What to produce: Below is a listing. Quote from it, exactly, the lines from the one containing "make_label(parts, cutters, plastic)" down to the one containing "zip(*points))), Vector(map(max, zip(*points)))", both ends included, and nothing else.
* * * * *
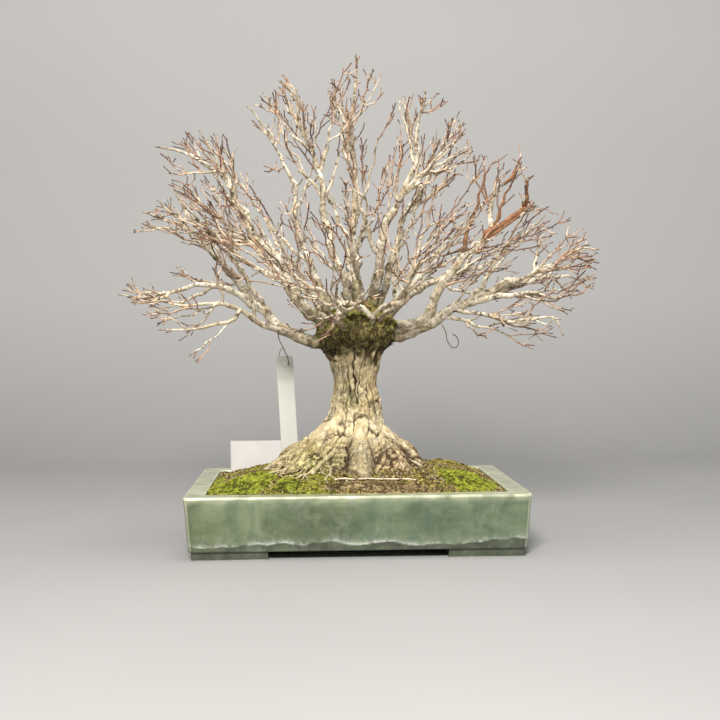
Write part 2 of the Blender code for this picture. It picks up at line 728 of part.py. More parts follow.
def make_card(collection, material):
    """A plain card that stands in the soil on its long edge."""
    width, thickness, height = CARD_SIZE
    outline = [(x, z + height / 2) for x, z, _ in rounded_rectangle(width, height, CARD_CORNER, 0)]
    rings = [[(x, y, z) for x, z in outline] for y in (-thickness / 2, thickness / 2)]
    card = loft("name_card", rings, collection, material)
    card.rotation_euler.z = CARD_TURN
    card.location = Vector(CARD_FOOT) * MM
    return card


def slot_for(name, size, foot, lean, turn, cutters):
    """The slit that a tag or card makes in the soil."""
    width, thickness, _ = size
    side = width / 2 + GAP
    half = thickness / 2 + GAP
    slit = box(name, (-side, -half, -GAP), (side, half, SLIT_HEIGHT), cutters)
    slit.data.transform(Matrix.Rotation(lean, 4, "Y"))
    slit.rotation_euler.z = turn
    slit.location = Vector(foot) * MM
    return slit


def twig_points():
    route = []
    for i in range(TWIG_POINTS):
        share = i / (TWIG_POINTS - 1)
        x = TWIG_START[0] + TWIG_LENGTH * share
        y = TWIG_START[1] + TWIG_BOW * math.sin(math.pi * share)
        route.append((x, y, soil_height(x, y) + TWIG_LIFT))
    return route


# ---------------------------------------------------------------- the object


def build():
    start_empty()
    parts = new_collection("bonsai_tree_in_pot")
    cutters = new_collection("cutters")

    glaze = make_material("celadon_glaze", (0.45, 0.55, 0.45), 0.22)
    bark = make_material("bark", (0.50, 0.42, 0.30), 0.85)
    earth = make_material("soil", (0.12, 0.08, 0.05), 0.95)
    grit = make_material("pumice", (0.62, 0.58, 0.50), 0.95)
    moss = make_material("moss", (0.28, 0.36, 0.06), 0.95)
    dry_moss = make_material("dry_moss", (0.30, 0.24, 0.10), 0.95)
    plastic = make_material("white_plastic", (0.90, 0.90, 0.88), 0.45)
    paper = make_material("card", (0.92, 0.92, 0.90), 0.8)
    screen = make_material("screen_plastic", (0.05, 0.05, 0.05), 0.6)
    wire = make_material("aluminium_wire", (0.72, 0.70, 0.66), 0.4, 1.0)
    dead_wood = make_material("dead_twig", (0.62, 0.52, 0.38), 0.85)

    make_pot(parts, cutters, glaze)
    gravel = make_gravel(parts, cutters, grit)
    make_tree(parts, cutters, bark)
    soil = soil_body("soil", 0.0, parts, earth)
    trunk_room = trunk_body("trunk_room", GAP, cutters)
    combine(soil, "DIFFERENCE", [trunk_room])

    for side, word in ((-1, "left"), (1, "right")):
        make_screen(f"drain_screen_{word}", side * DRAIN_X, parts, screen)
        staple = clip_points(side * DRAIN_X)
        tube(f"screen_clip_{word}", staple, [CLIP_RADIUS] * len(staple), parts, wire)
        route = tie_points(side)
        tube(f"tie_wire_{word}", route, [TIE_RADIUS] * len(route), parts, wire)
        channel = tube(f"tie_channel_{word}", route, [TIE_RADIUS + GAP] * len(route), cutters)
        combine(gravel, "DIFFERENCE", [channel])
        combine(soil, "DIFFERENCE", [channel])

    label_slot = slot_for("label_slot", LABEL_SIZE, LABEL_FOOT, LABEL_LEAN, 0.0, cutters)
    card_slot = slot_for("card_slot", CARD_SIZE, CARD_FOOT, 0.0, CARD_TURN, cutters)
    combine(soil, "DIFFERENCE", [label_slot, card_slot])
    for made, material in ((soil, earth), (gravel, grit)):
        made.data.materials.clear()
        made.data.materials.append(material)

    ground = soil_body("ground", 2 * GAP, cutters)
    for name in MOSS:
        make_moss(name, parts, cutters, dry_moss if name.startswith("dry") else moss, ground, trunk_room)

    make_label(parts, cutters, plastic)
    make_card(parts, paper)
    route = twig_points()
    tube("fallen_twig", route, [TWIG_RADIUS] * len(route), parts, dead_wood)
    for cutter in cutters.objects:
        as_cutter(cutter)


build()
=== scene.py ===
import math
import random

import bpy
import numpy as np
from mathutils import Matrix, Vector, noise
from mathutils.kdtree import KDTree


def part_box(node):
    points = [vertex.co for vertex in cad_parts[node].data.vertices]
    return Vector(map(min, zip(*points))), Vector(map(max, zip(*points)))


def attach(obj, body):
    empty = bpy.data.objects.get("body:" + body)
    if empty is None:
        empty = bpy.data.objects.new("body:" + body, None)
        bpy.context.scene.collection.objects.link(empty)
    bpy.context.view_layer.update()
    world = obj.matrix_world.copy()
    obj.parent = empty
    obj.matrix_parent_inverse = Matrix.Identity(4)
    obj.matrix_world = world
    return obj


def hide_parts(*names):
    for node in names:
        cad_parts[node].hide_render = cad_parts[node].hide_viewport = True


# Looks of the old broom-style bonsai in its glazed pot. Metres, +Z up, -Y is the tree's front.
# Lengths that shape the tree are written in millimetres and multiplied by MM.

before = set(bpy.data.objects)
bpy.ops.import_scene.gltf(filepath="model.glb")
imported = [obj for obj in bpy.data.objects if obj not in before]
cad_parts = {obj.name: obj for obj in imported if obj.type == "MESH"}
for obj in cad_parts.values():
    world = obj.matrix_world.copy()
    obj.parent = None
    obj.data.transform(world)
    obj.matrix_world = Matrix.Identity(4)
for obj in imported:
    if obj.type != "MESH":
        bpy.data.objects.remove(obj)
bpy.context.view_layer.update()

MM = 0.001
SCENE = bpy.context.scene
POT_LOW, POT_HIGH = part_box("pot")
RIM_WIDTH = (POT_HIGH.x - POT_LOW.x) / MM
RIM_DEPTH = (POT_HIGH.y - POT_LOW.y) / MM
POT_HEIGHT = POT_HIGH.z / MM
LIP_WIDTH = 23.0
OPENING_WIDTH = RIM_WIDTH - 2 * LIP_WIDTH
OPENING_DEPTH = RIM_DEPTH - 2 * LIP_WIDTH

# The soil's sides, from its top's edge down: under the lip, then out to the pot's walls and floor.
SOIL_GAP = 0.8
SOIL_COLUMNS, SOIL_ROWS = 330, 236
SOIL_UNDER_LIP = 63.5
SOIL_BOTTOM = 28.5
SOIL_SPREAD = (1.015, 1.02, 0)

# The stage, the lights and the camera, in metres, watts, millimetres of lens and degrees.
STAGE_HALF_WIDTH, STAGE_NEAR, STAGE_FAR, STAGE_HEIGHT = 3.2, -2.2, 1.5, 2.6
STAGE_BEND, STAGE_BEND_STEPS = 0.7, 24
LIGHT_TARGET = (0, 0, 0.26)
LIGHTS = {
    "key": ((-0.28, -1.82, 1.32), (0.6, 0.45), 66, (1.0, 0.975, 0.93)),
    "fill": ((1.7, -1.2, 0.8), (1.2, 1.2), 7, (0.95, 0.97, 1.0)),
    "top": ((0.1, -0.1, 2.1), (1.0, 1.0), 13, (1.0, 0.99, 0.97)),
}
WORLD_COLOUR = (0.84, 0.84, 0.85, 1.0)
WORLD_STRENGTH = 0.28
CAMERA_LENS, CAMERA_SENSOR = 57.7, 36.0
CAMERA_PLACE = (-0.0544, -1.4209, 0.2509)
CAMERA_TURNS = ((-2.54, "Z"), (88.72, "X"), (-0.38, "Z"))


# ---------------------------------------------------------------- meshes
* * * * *
Correct result:
    make_label(parts, cutters, plastic)
    make_card(parts, paper)
    route = twig_points()
    tube("fallen_twig", route, [TWIG_RADIUS] * len(route), parts, dead_wood)
    for cutter in cutters.objects:
        as_cutter(cutter)


build()
=== scene.py ===
import math
import random

import bpy
import numpy as np
from mathutils import Matrix, Vector, noise
from mathutils.kdtree import KDTree


def part_box(node):
    points = [vertex.co for vertex in cad_parts[node].data.vertices]
    return Vector(map(min, zip(*points))), Vector(map(max, zip(*points)))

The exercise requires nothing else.